Employees who possess authorized access to sensitive information pose a threat due to their insider knowledge and ability to bypass standard security measures. These individuals may be motivated by financial distress, personal grievances, or a desire for revenge against a current or former employer. An employee might steal data on their way out the door to provide a new employer with a competitive edge or simply leak trade secrets to a competitor for a one-time payment.

Third-Party Agents

Competing businesses often hire external entities to conduct espionage on their behalf, allowing the company to maintain plausible deniability. These agents can include private investigators, specialized industrial espionage firms, or independent cybercriminals. The use of third-party agents creates a layer of separation, making it more challenging to trace the theft back to the ultimate beneficiary.

State-Sponsored Actors

Foreign governments frequently engage in economic espionage to advance their national interests, often targeting sectors with advanced technology or high-value research and development. These actors seek to acquire technological blueprints, manufacturing processes, or intellectual property to bolster their domestic industries and gain a global economic advantage. State-sponsored operations are typically well-funded, highly organized, and use sophisticated techniques that far exceed the capabilities of common cybercriminals or corporate competitors.

Common Targets of Corporate Espionage

Corporate espionage targets the most valuable, proprietary assets that give a company its competitive edge. These assets represent years of investment and strategic planning. Intellectual property, such as unpatented inventions, proprietary manufacturing processes, and product designs, is a primary target due to its inherent long-term value.

Research and development plans are also sought after, as their theft allows a competitor to bypass the investment cycle and rush an advanced product to market. Stealing internal financial data, including cost structures and pricing models, can allow a rival to undercut bids and gain market share almost immediately. Sensitive operational details like client lists, supplier contracts, and strategic merger or acquisition plans are also frequently compromised.

Tactics Used to Steal Information

The execution of corporate espionage relies on a combination of digital, physical, and human-centric methods designed to bypass security defenses.

Digital tactics focus on exploiting vulnerabilities within a company’s network infrastructure. Phishing scams trick employees into providing access credentials or downloading malicious software. Once inside the network, spies may install malware or keyloggers to silently monitor activity and exfiltrate large amounts of data over time.
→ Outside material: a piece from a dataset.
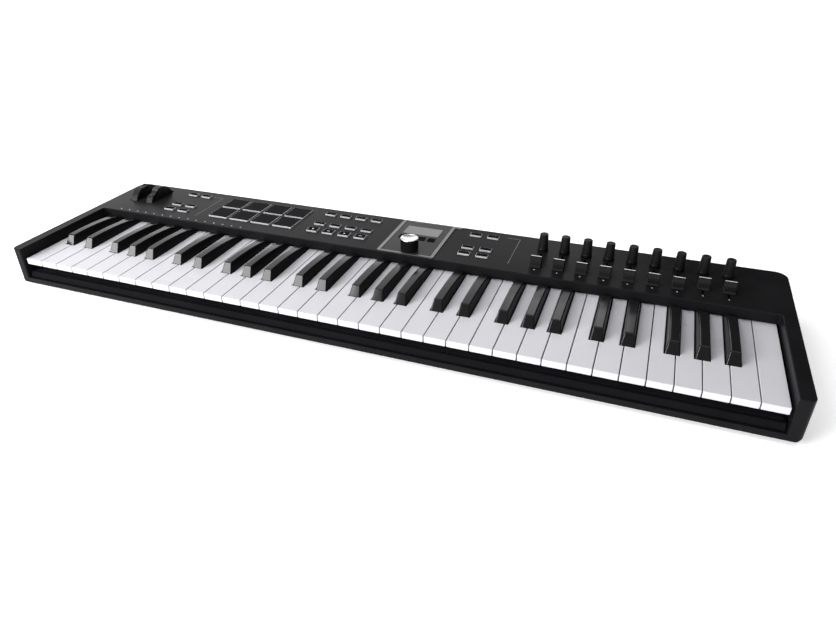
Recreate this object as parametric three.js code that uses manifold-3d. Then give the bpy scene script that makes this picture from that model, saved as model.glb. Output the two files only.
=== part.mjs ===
// A 61-key keyboard synthesizer as separate solids: the case, the keybed, the keys, the control panel
// and every control on it.
// Millimetres. +X is the player's right, +Y the back, +Z up. The origin is the middle of the surface
// that the feet stand on, under the middle of the whole instrument.
import * as THREE from 'three';
import { mergeVertices } from 'three/addons/utils/BufferGeometryUtils.js';
import Module from 'manifold-3d';

const wasm = await Module();
wasm.setup();

// ---- Driving dimensions -------------------------------------------------------------------------

const GAP = 0.3; // clearance between neighbouring pieces
const WALL = 2.5; // moulded shell thickness

// Case
const CASE_HALF_X = 440;
const CASE_HALF_Y = 121.5;
const FOOT_HEIGHT = 4.7;
const CASE_BOTTOM = 4;
const CASE_TOP = 49;
const REAR_CORNER_R = 14;
const FRONT_CORNER_R = 7;
const BOTTOM_EDGE_R = 7;
const CORNER_STEPS = 10; // straight steps in a quarter turn of the case's corners
const PANEL_UNDER = CASE_TOP - WALL;
const PANEL_FRONT = 21.5; // front face of the raised control panel
const WELL_HALF_X = 426; // inner faces of the two cheeks
const LIP_TOP = 10.7; // low front lip under the keys
const LIP_BACK = -118.5;
const PLATE_LOW = 5; // bottom plate
const PLATE_TOP = 7;

// Keys
const KEY_TOP = 36;
const KEY_DEPTH = 7.2; // height of a white key's front lip
const KEY_FRONT = -118;
const KEY_GAP = 1;
const OCTAVE = 165;
const WHITE_PITCH = OCTAVE / 7;
const KEYS_LEFT = -18 * WHITE_PITCH;
const BLACK_FRONT = KEY_FRONT + 49.3; // where white keys narrow and black keys begin
const BLACK_SLOT = 14.9;
const BLACK_BASE = 13;
const BLACK_CREST = 9.6;
const BLACK_TOP = KEY_TOP + 11.4;
const BLACK_SLOPE = 6.5; // run of the sloping front face
// Crest of a black key, from its front end to where it dips under the panel: y, and fall below its top.
const BLACK_CREST_LINE = [[-42, 0], [-24, 0.6], [-10, 1.5], [4, 2.9], [12, 4.3], [17, 6.3], [19.8, 8.8], [20.8, 10.8]];
const PIVOT_Y = 42;
const PIVOT_Z = 31;
const KEY_BOTTOM = KEY_TOP - KEY_DEPTH;
const RAIL_Z = 32.6; // white rail's underside, black tails pass below it
const TAIL_Z = 31.8;
const WHITE_TAIL = PIVOT_Y + 5;
const BLACK_RAIL = [PIVOT_Y + 6.5, PIVOT_Y + 12];

// Each black key: the white boundary it sits on, and how far its middle lies from that boundary.
const BLACKS = [
  { name: 'c_sharp', boundary: 1, offset: -2.9 },
  { name: 'd_sharp', boundary: 2, offset: 2.9 },
  { name: 'f_sharp', boundary: 4, offset: -3.6 },
  { name: 'g_sharp', boundary: 5, offset: 0 },
  { name: 'a_sharp', boundary: 6, offset: 3.2 },
];
const WHITE_NAMES = ['c', 'd', 'e', 'f', 'g', 'a', 'b'];
const OCTAVES = 5;
const SINGLE_KEY_OCTAVE = 3; // this octave's keys are separate pieces, the others are moulded combs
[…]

Attackers also exploit unpatched network vulnerabilities to gain unauthorized entry, often leaving little trace.

Physical tactics remain a concern for accessing tangible assets or securing surveillance opportunities:

  • Unauthorized entry into secure areas by posing as a cleaner or contractor to copy data from unattended workstations.
  • Planting eavesdropping devices or hidden cameras in conference rooms or executive offices to intercept sensitive conversations.
  • Dumpster diving, the act of sifting through discarded company waste, is used to recover improperly shredded or disposed-of documents.

Human tactics, collectively known as social engineering, manipulate people into willingly revealing confidential information or granting access:

  • Pretexting, which involves creating a false identity or scenario to trick an employee into believing the spy has a legitimate need for the information.
  • Bribery is often used to recruit an existing employee to become an insider threat, providing them with financial incentive to steal data.
  • Honey traps, which involve romantic or sexual enticement, are occasionally deployed to compromise high-value targets and secure their cooperation under threat of exposure.
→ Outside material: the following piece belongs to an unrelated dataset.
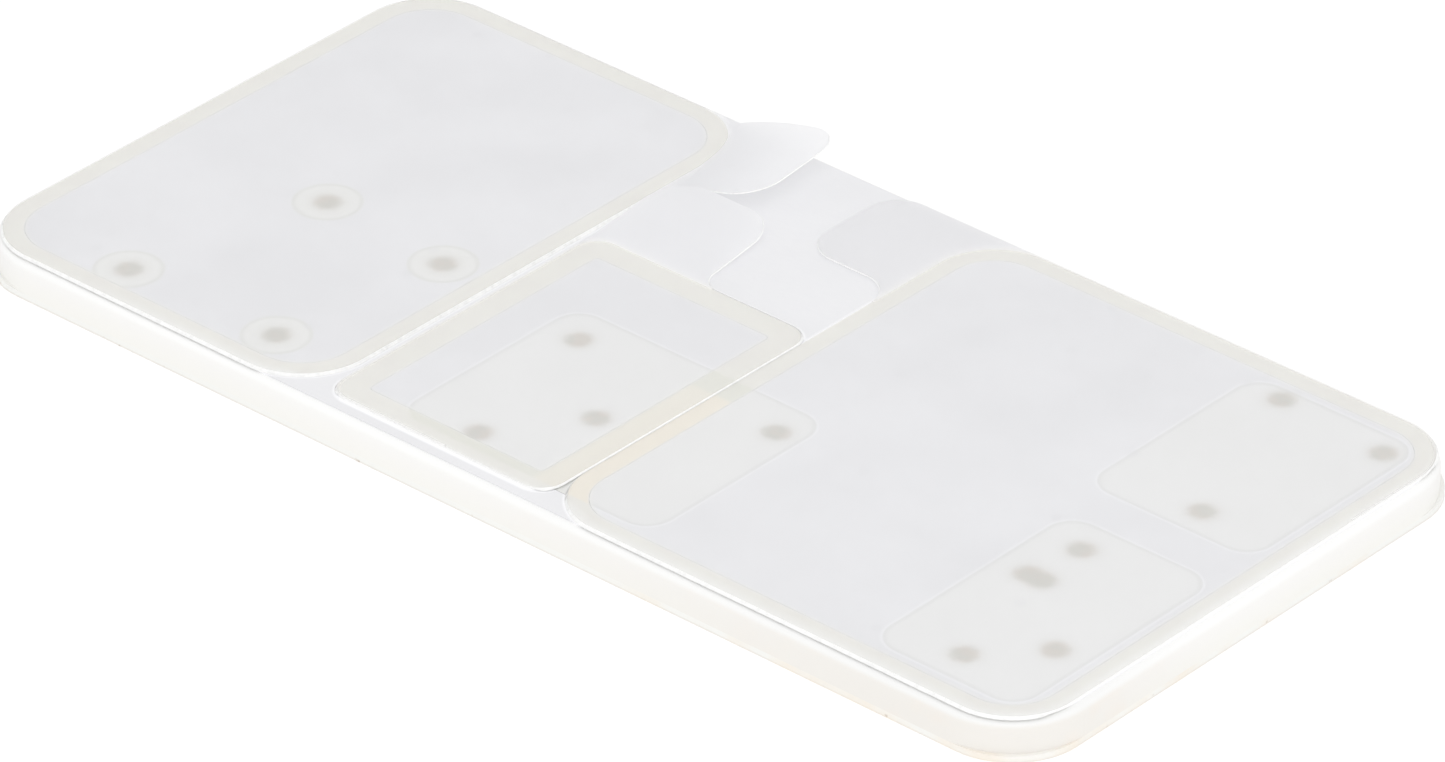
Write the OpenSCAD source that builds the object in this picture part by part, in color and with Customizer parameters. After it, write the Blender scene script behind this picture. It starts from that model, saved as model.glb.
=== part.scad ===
// Slim pill counting tray: a flat moulded slab whose top carries three counting
// sections, each with a sealed rim, a peel-back film lid and a finger tab.
// Origin: centre of the underside. X runs along the length, Y to the back, Z up.

/* [Tray] */
// Length of the tray
tray_length = 250; // [205:1:310]
// Width of the tray, front to back
tray_width = 123.4; // [102:0.1:150]
// Height of the moulded body above the base plate
body_height = 6.1; // [5:0.1:12]
// Radius of the body's upright corners
corner_radius = 16.5; // [13:0.5:22]
// Radius of the rounded top edge
edge_radius = 1.6; // [1:0.1:2]
// Thickness of the body's side walls
wall = 2; // [1.6:0.1:3]
// Thickness of the body's top plate
top_plate = 2.2; // [2:0.1:3]

/* [Stiffening ribs] */
// Number of ribs that run front to back
cross_ribs = 5; // [2:1:9]
// Number of ribs that run lengthwise
long_ribs = 2; // [1:1:5]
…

The Consequences of Corporate Espionage

The fallout from a successful corporate espionage attack can be severe and far-reaching, affecting a company’s finances, market position, and reputation. The most immediate impact is the loss of competitive advantage, as the victimized company’s unique value proposition is negated. This results in the waste of substantial research and development investment, as the stolen information allows a competitor to rapidly launch a similar product without incurring the initial costs.

Financial losses can be staggering, including diminished market share, lost sales, and the cost of responding to the breach. A company’s reputation and client trust can also be significantly harmed, especially if sensitive customer or financial data is involved. Legal ramifications in the United States are governed by the Economic Espionage Act of 1996, which makes the theft of trade secrets a federal crime. Individuals convicted of stealing trade secrets can face up to 15 years in prison and millions in fines, depending on the beneficiary.

Safeguarding Your Company Against Spies

Protecting a company against corporate spies requires a comprehensive defense strategy that addresses digital, physical, and human vulnerabilities. Implementing strong digital security protocols is foundational to protecting data within the network.

Key safeguarding measures include:

  • Ensuring all sensitive data is encrypted, both at rest and in transit, to render it useless if intercepted.
  • Enforcing Multi-factor authentication (MFA) across all systems to prevent unauthorized access even if credentials are stolen.
  • Maintaining strict access controls, limiting employee access to only the data necessary for their job functions.
  • Conducting regular security audits and penetration testing to identify and patch network vulnerabilities before they can be exploited.
  • Controlling access to facilities using keycard systems that log entry and exit.
  • Shredding sensitive documents using cross-cut shredders before disposal.
  • Regularly educating staff on how to recognize and report social engineering attempts, such as phishing emails or suspicious requests for information.